The political focus, however, has been on buybacks, but there is an irony here – over the last 14 years, the S&P 500 divisor (which measures the number of shares outstanding), has fallen by just 9.4% (which equates to a fall of just 0.64% per annum over that period). Even with all these buybacks, EPS has thus only been boosted by 0.7% per annum, whilst share prices have exploded, more than doubling over that time, which is a valuation issue NOT related to buybacks per se. The longest available chart (below), shows that companies that return money to investors via buy-backs have actually not done especially well relative to “Dividend Aristocrats” (those S&P 500 firms that have raised their dividends for 25 consecutive years or more), albeit better than the underlying Index. Although the oft-quoted numbers appear large ($2 billion announced here, $10 billion announced there), the market cap of the S&P 500 is currently more than $30 trillion dollars! Does this not signify much ado about nothing much?


At EBI, we have no political axe to grind either way. The overriding factor is one of capital efficiency; provided that there is no better use of capital (i.e. growth prospects are not superior intra-firm) or that the shares are trading sufficiently below the company’s cost of capital, there is no reason why executives should not buy back what would be “cheap” equities – as the reduced future dividend payment stream allows it to more easily fund future growth via increased free cash flow. It also has the benefit of reducing the scope for Corporate empire building (as the money for wasteful mergers etc. is no longer available).

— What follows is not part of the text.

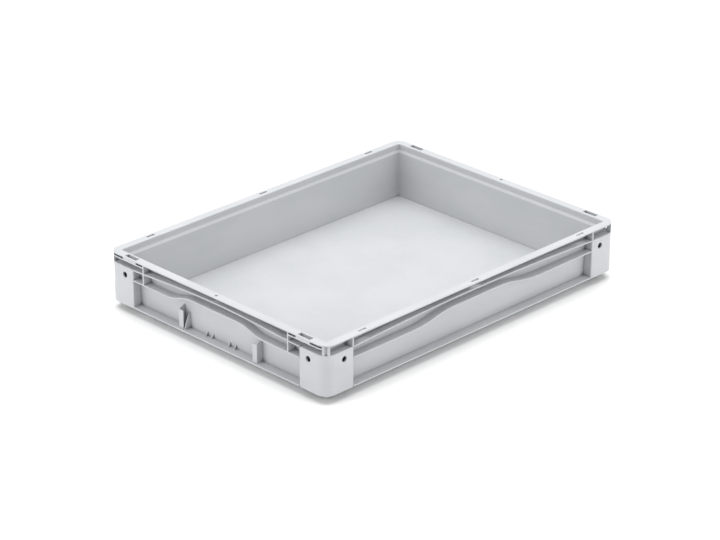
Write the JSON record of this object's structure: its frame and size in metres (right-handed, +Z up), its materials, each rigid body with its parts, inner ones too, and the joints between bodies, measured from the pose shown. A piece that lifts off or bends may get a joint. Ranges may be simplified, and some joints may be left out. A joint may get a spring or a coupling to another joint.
{
  "type": "stacking tray",
  "caption": "Shallow grey plastic stacking tray with a rim flange, hollow corner posts, curved side ribs and a label holder on each short side.",
  "frame": {"origin": "centre of the base, on the ground", "axes": "+Z up, +X along the long sides, +Y along the short sides"},
  "size_m": [0.8, 0.6, 0.12],
  "materials": {
    "grey_polypropylene": "satin"
  },
  "bodies": {
    "root": {"floor_plate": "grey_polypropylene", "foot_front": "grey_polypropylene", "foot_rear": "grey_polypropylene", "foot_left": "grey_polypropylene", "foot_right": "grey_polypropylene", "base_rib_front": "grey_polypropylene", "base_rib_rear": "grey_polypropylene", "base_cross_rib_left": "grey_polypropylene", "base_cross_rib_right": "grey_polypropylene", "wall_front": "grey_polypropylene", "wall_rear": "grey_polypropylene", "wall_left": "grey_polypropylene", "wall_right": "grey_polypropylene", "wall_corner_front_left": "grey_polypropylene", "wall_corner_front_right": "grey_polypropylene", "wall_corner_rear_left": "grey_polypropylene", "wall_corner_rear_right": "grey_polypropylene", "rim_front": "grey_polypropylene", "rim_rear": "grey_polypropylene", "rim_left": "grey_polypropylene", "rim_right": "grey_polypropylene", "rim_corner_front_left": "grey_polypropylene", "rim_corner_front_right": "grey_polypropylene", "rim_corner_rear_left": "grey_polypropylene", "rim_corner_rear_right": "grey_polypropylene", "rim_pocket_front_left": "grey_polypropylene", "rim_pocket_front_right": "grey_polypropylene", "rim_pocket_rear_left": "grey_polypropylene", "rim_pocket_rear_right": "grey_polypropylene", "grip_rib_front": "grey_polypropylene", "grip_rib_rear": "grey_polypropylene", "grip_rib_left": "grey_polypropylene", "grip_rib_right": "grey_polypropylene", "wave_rib_front": "grey_polypropylene", "wave_rib_rear": "grey_polypropylene", "wave_rib_left": "grey_polypropylene", "wave_rib_right": "grey_polypropylene", "base_flange_front": "grey_polypropylene", "base_flange_rear": "grey_polypropylene", "base_flange_left": "grey_polypropylene", "base_flange_right": "grey_polypropylene", "corner_post_front_left": "grey_polypropylene", "corner_post_front_right": "grey_polypropylene", "corner_post_rear_left": "grey_polypropylene", "corner_post_rear_right": "grey_polypropylene", "corner_web_front_left": "grey_polypropylene", "corner_web_front_right": "grey_polypropylene", "corner_web_rear_left": "grey_polypropylene", "corner_web_rear_right": "grey_polypropylene", "pocket_web_front_left": "grey_polypropylene", "pocket_web_front_right": "grey_polypropylene", "pocket_web_rear_left": "grey_polypropylene", "pocket_web_rear_right": "grey_polypropylene", "label_clip_left": "grey_polypropylene", "label_spring_clip_left": "grey_polypropylene", "label_nibs_left": "grey_polypropylene", "label_clip_right": "grey_polypropylene", "label_spring_clip_right": "grey_polypropylene", "label_nibs_right": "grey_polypropylene"}
  },
  "joints": []
}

The problem more recently appears to be that, incentivised by their own share option holdings, executives have used buybacks mainly to boost EPS and Return on Equity (by reducing the number of shares in circulation), pushing up the stock price and thus enriching themselves in the process. The buybacks seem to have soaked up the dilutive effects of their share options [2], with no corresponding benefit to shareholders – all these purchases have achieved is to remove the negative effect of effective share issuance, such that investors see no downside (but employees often do, either in the form of job losses or scant pay rises). Not that it has stopped share prices rising, which may be why shareholders have not really focussed on the issue.

But where shareholders fear to tread, politicians appear to have no such qualms, somehow believing that they have a better idea of how to allocate capital than do the management of firms. If adopted, it would create an extremely dangerous precedent, in that government officials (who in most cases have no business experience) imply that they know best how to run a company. There are countless examples of exactly the opposite (the UK Car Industry in the 1970’s springs immediately to mind) and it is but a short step from that to the chaos emerging currently in Venezuela when they have tried to run an entire country. Incentives matter and there are no such restraints on political ego in this situation, as solutions to perceived “problems” only tend to create new ones, (which of course justifies further intervention). Who knows where it ends?

[1] The theory runs that, if the value of their stock and bond portfolios rise, they will be more inclined to spend, pushing money out into the wider economy. It clearly has not happened, but Central Banks persist nonetheless.

[2] A grant of share options to an executive involves new shares being issued, which would, if left unchecked, would lower EPS, Return on Equity etc. because the same earnings would now be divided between more shares.